3. Stopping deep scrubbing

Sometimes it’s necessary to stop or slow down deep scrubbing — for example, during peak usage or critical transactions. This section describes safe ways to reduce or completely halt the process.

3.1. Soft stop

The recommended method is to reduce the number of concurrent scrubbing processes (osd_max_scrubs) and allow ongoing scrubs to complete naturally. The minimum safe value is 1.

Reduce osd_max_scrubs to 1
ceph config --conf=/var/lib/rook/openshift-storage/openshift-storage.config set osd osd_max_scrubs 1

3.2. Force stop

In extreme cases — such as severe performance degradation or blocked I/O — you can stop deep scrubbing immediately by restarting OSDs with PGs in the scrubbing+deep state. Use this approach only when absolutely necessary.

  1. Identify PGs currently undergoing deep scrubbing:

    ceph pg --conf=/var/lib/rook/openshift-storage/openshift-storage.config dump pgs | grep -E 'scrub|deep'
    Example output

    19.11 554 0 0 0 0 72797490 0 0 854 854 active+clean+scrubbing+deep 2025-04-03T07:03:00.295292+0000 2326'7347 2326:18658 [0,2,1] 0 [0,2,1] 0 2263'7328 2025-04-03T07:03:00.295251+0000 2136'4471 2025-03-31T07:38:49.421946+0000 0

    Table 1. Field reference for ceph pg dump pgs output
    Field Description

    19.11

    PG ID — unique Placement Group identifier in pool_id.pg_num format.

    active+clean+scrubbing+deep

    PG Status — shows PG is active, clean, and currently being deep scrubbed.

    [0,2,1]

    Acting Set — list of OSDs serving the PG; first is the primary OSD.

    0

    Primary OSD index — index in the Acting Set indicating which OSD is primary.
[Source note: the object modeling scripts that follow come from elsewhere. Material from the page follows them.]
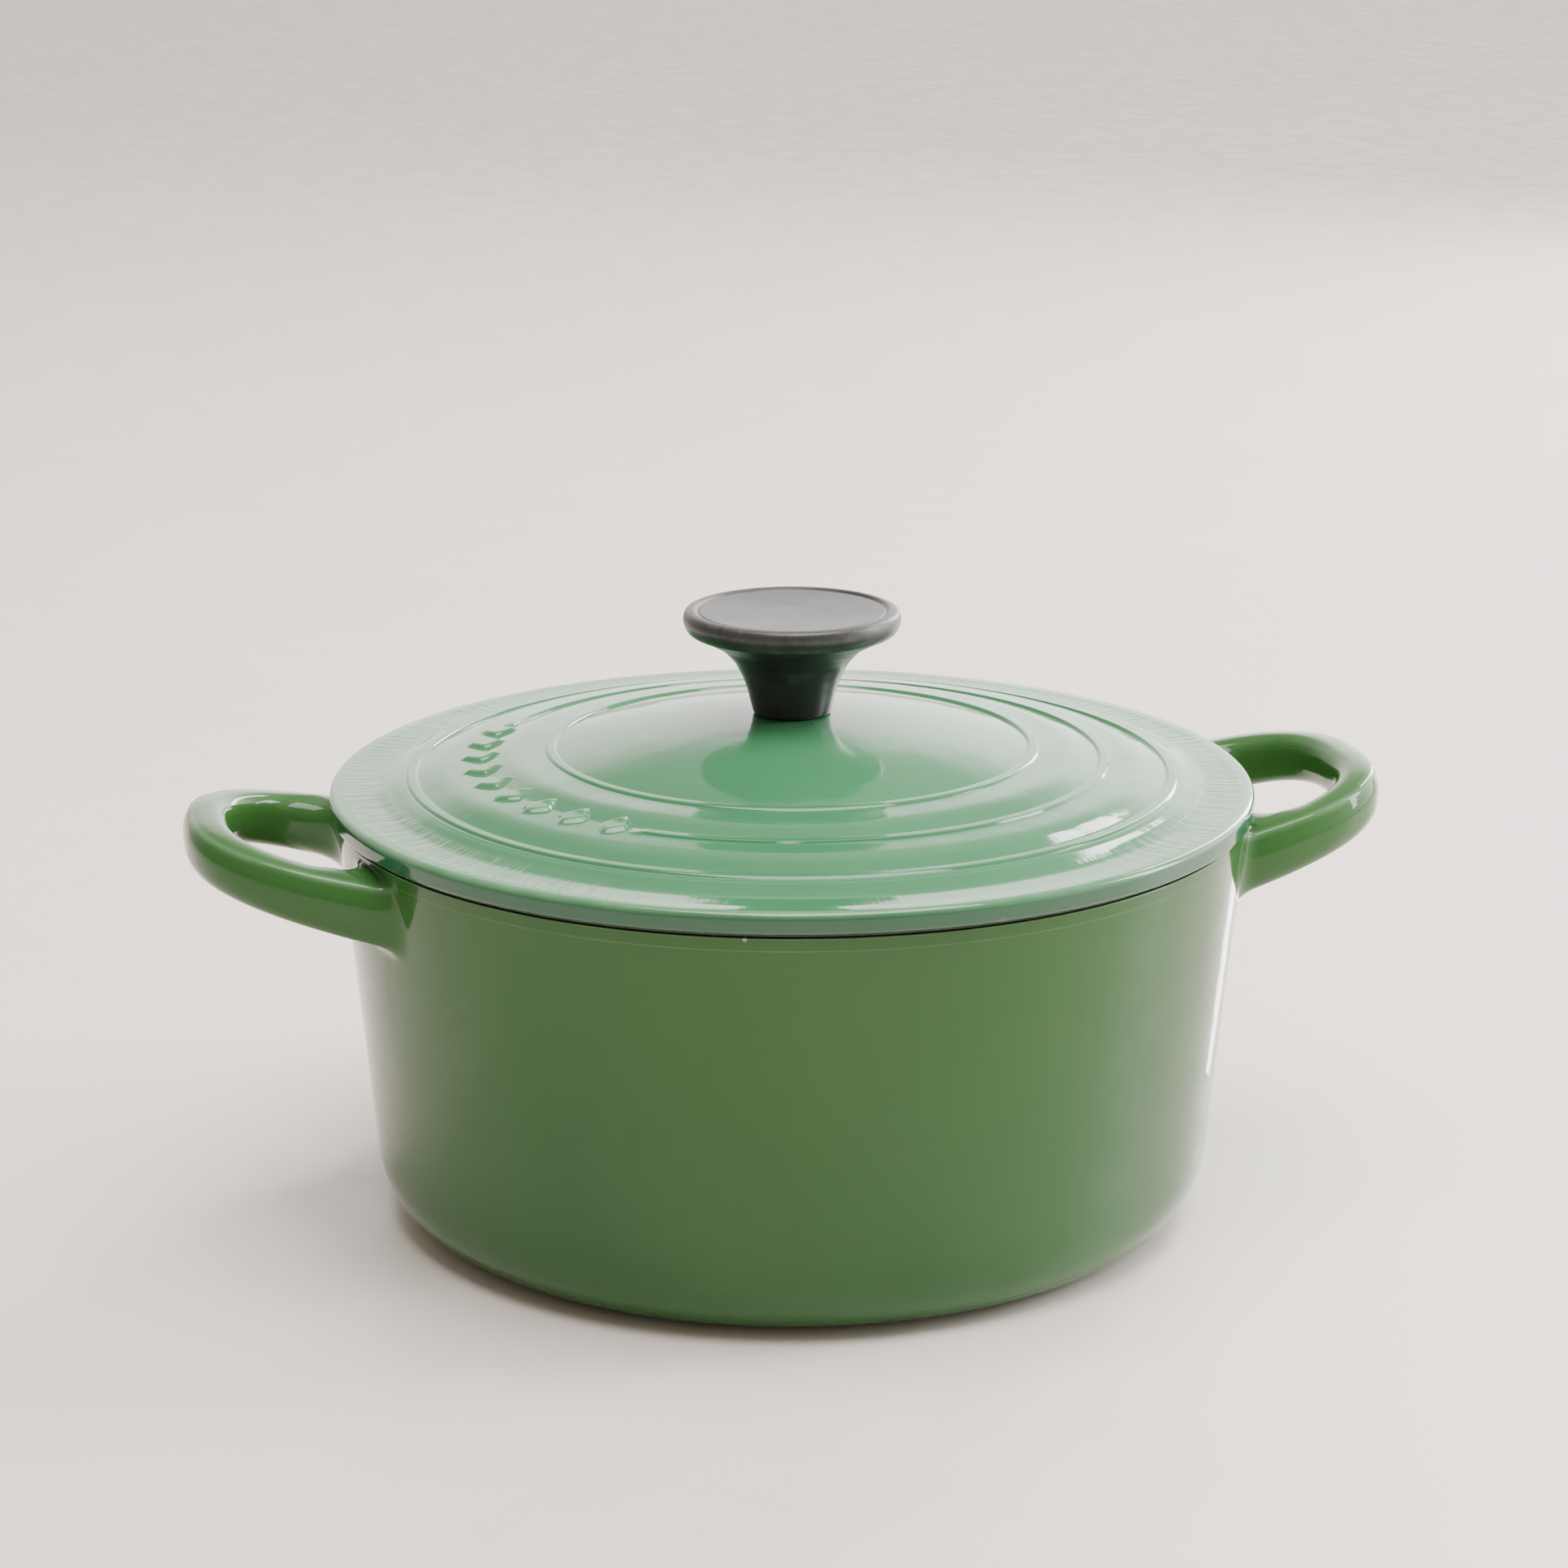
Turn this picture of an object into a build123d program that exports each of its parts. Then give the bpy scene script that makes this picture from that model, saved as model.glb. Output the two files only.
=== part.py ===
"""Round covered casserole dish in enamelled cast iron, 22 cm size, with its lid and screwed-on knob.

Frame: millimetres, origin at the centre of the flat base, +Z up, the two loop handles along X.
"""
from build123d import *
from math import cos, hypot, radians, sin, sqrt, tan
import os

os.makedirs("parts", exist_ok=True)

# ---- pot ----
RIM_RADIUS = 115.3  # outside radius at the rim
RIM_HEIGHT = 104.8  # plane in which pot and lid meet
WALL_TAPER = 5.4  # degrees from vertical, narrowing towards the base
BASE_CORNER = 24.6  # outside radius between wall and base
WALL = 3.5  # iron wall
FLOOR = 4.4  # iron floor
LINING = 0.5  # cream enamel
RIM_COAT = 0.4  # black ground coat on the mating faces
RIM_ROUNDING = 1.2
BELT = (78.0, 0.03)  # height where the outside wall changes taper slightly, and how far it stands out there

# ---- loop handles, cast with the pot ----
HANDLE_TIP = 153.7  # how far out the loop reaches from the pot's axis
HANDLE_HALF_WIDTH = 42.5
HANDLE_BAR = 11.3  # width of the bar, seen from above
HANDLE_CORNER = 36.0  # outside corner of the loop, seen from above
HANDLE_WEB = 10.0  # inside corner between the bar and the wall, seen from above
HANDLE_TOP = (102.3, 110.9)  # top of the bar at the wall and at the tip
HANDLE_BOTTOM = (86.4, 98.6)  # underside of the bar at the wall and at the tip
HANDLE_ROUNDING = 4.2  # long edges of the bar
HANDLE_ROOT_FILLET = 4.0  # where the bar runs into the wall

# ---- lid ----
LID_RADIUS = 117.0
LID_EDGE_BOTTOM = RIM_HEIGHT + 0.2
BAND_HEIGHT = 111.0  # top of the flat band round the edge
BAND_INSIDE = 103.5
EDGE_ROUNDING = 2.2
LID_TOP = 128.0  # under the knob
KNOB_SEAT = 10.6  # radius of the flat land under the knob, and of the one inside the lid
DOME_EDGE = 119.6  # height where the dome meets the first ring
RINGS = ((59.6, 119.6, 118.7), (77.5, 116.6, 115.5), (94.6, 113.0, 112.2))  # inside radius, height, next step
RING_WIDTH = 3.2
RING_HEIGHT = 0.35
STEP_WIDTH = 3.6  # soft step outside each ring
LID_THICKNESS = 3.8
UNDERSIDE_BREAK = 62.0  # the underside is domed inside this radius and conical outside it
SPIGOT = (104.8, 109.2)  # inside and outside radius of the locating ring
SPIGOT_BOTTOM = 100.8

# ---- knob and its fixing ----
KNOB_PROFILE = (  # radius and height along the neck and the underside of the disc, from the bottom up
    (9.8, 128.0), (10.5, 130.6), (11.4, 134.0), (12.6, 137.4), (14.4, 141.0), (17.6, 144.7), (23.6, 148.0),
)
KNOB_RADIUS = 27.6
KNOB_EDGE_HEIGHT = 151.9  # height of the widest point
KNOB_EDGE_ROUNDING = 2.8
KNOB_GROOVE = (23.6, 154.2)
KNOB_CENTRE = 153.5  # the top is slightly dished
INSERT_RADIUS = 5.5
INSERT_LENGTH = 14.0
SCREW_RADIUS = 3.0
THREAD_CLEARANCE = 0.05
LID_HOLE = 3.4
WASHER_RADIUS = 9.0
WASHER_THICKNESS = 1.0
SCREW_HEAD = (6.0, 3.2)  # radius and height
SCREW_SLOT = (1.4, 1.5)  # width and depth


def save(solid, name):
    """Write one sub-part to parts/NAME.step."""
    export_step(solid, f"parts/{name}.step")


def spin(*edges):
    """Solid of revolution about Z of a closed outline of edges, drawn as radius along X and height along Y."""
    return revolve(Plane.XZ * make_face(Wire(list(edges))), Axis.Z)


def ring(inside, outside, bottom, top):
    """Flat ring about Z."""
    height = top - bottom
    return Pos(0, 0, bottom + height / 2) * (Cylinder(outside, height) - Cylinder(inside, height))


def path(*points):
    """Straight edges through the points, as (radius, height)."""
    return [Edge.make_line((*a, 0), (*b, 0)) for a, b in zip(points, points[1:])]


def arc(start, middle, end):
    return Edge.make_three_point_arc((*start, 0), (*middle, 0), (*end, 0))


def axis_arc(start, end):
    """Arc between two points, centred on the axis of revolution."""
    (r0, z0), (r1, z1) = start, end
    centre = (r0**2 + z0**2 - r1**2 - z1**2) / (2 * (z0 - z1))
    across, along = r0 + r1, z0 + z1 - 2 * centre
    scale = hypot(r0, z0 - centre) / hypot(across, along)
    return arc(start, (across * scale, centre + along * scale), end)


def rounding(centre, radius, first, last):
    """Arc about a centre, from one angle to another in degrees."""
    def at(angle):
        return (centre[0] + radius * cos(radians(angle)), centre[1] + radius * sin(radians(angle)))
    return at(first), arc(at(first), at((first + last) / 2), at(last)), at(last)


def bowl(top_radius, top_height, floor, corner, belt=()):
    """Edges from the axis out along a floor and up a tapered wall, by way of any belt, and the wall's end point."""
    taper = radians(WALL_TAPER)
    middle = floor + corner
    centre = top_radius - (top_height - middle) * tan(taper) - corner / cos(taper)
    start, bend, end = rounding((centre, middle), corner, -90, -WALL_TAPER)
    top = (top_radius, top_height)
    between = [(top_radius - (top_height - height) * tan(taper) + out, height) for height, out in belt]
    return path((0, floor), start) + [bend] + path(end, *between, top), top


def web(wall_radius):
    """Flat shape that rounds the inside corner between a handle's bar and the wall."""
    inner_side = HANDLE_HALF_WIDTH - HANDLE_BAR
    across = inner_side - HANDLE_WEB
    along = sqrt((wall_radius + HANDLE_WEB) ** 2 - across**2)
    share = wall_radius / (wall_radius + HANDLE_WEB)
    touch = (along * share, across * share)
    outline = Polyline(
        (along, across), (along, inner_side + 1), (RIM_RADIUS - 15, inner_side + 1), (RIM_RADIUS - 15, touch[1]), touch,
        close=True,
    )
    return make_face(outline) - Pos(along, across) * Circle(HANDLE_WEB)


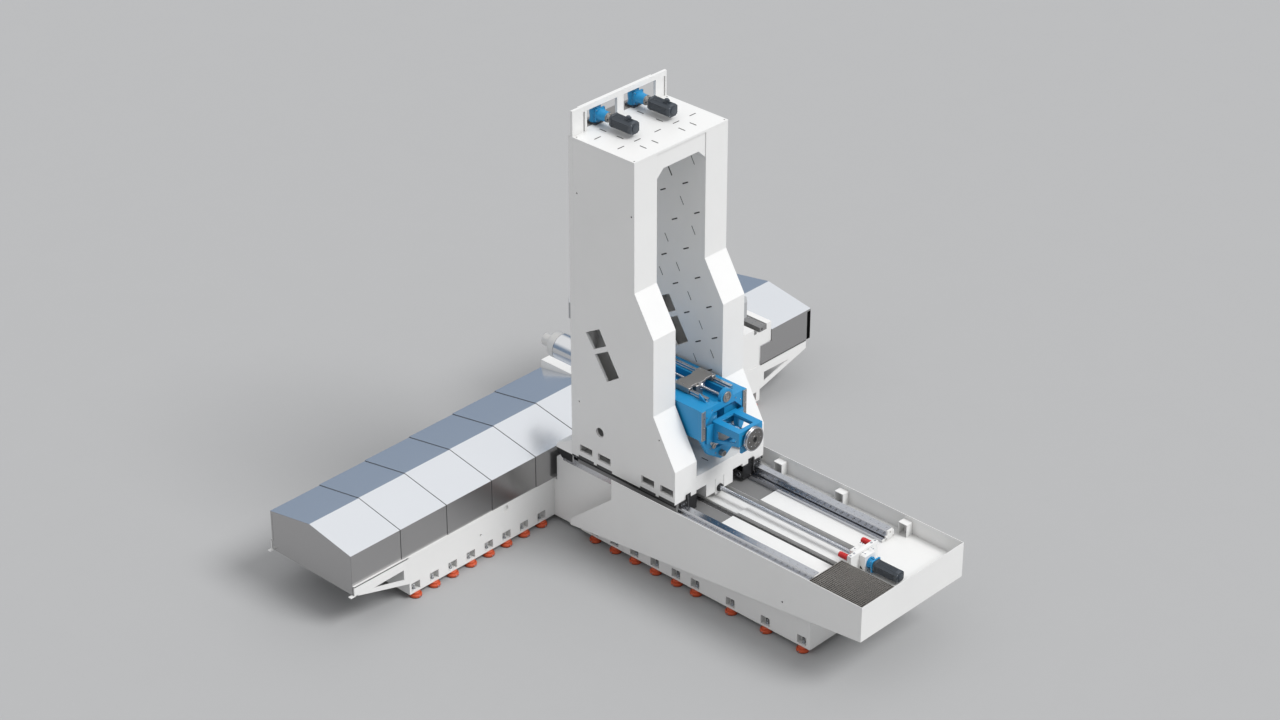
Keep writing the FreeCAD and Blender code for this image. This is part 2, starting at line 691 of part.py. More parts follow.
# Column uprights: hollow, with windows, ports and base pockets in the walls
profile = [(COL_Y1, COL_BASE), (COL_Y1, COL_TOP - COL_PLATE), (0, COL_TOP - COL_PLATE), (0, COL_Z1),
           (COL_Y2, COL_Z2), (COL_Y2, COL_Z3), (COL_Y3, COL_Z4), (COL_Y3, COL_BASE)]
upright = prism_x(profile, COL_IN, COL_X)
upright = upright.cut(prism_x(inset(profile, COL_WALL), COL_IN + COL_WALL, COL_X - COL_WALL))
wall_x0 = COL_X - COL_WALL - CUT
wall_x1 = COL_X + CUT
cuts = []
for window in (WINDOW_A, WINDOW_B):
    cuts.append(prism_x(window, COL_IN - CUT, COL_X + CUT))
cuts.append(cyl_x(PORT_HOLE_R, PORT_HOLE_Y, PORT_HOLE_Z, wall_x0, wall_x1))
for y, z in PIN_YZ:
    cuts.append(drill_x(PIN_R, y, z, wall_x0, wall_x1))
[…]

    2025-04-03T07:03:00.295251+0000

    deep_scrub_stamp — timestamp of the last deep scrub for the PG.

  2. Delete the relevant OSD pod using OpenShift UI or CLI:

    oc delete pod rook-ceph-osd-0-example -n openshift-storage
Restarting the pod stops active scrubbing on that OSD and triggers PG recovery/rebalancing. Use this option only if no alternatives exist.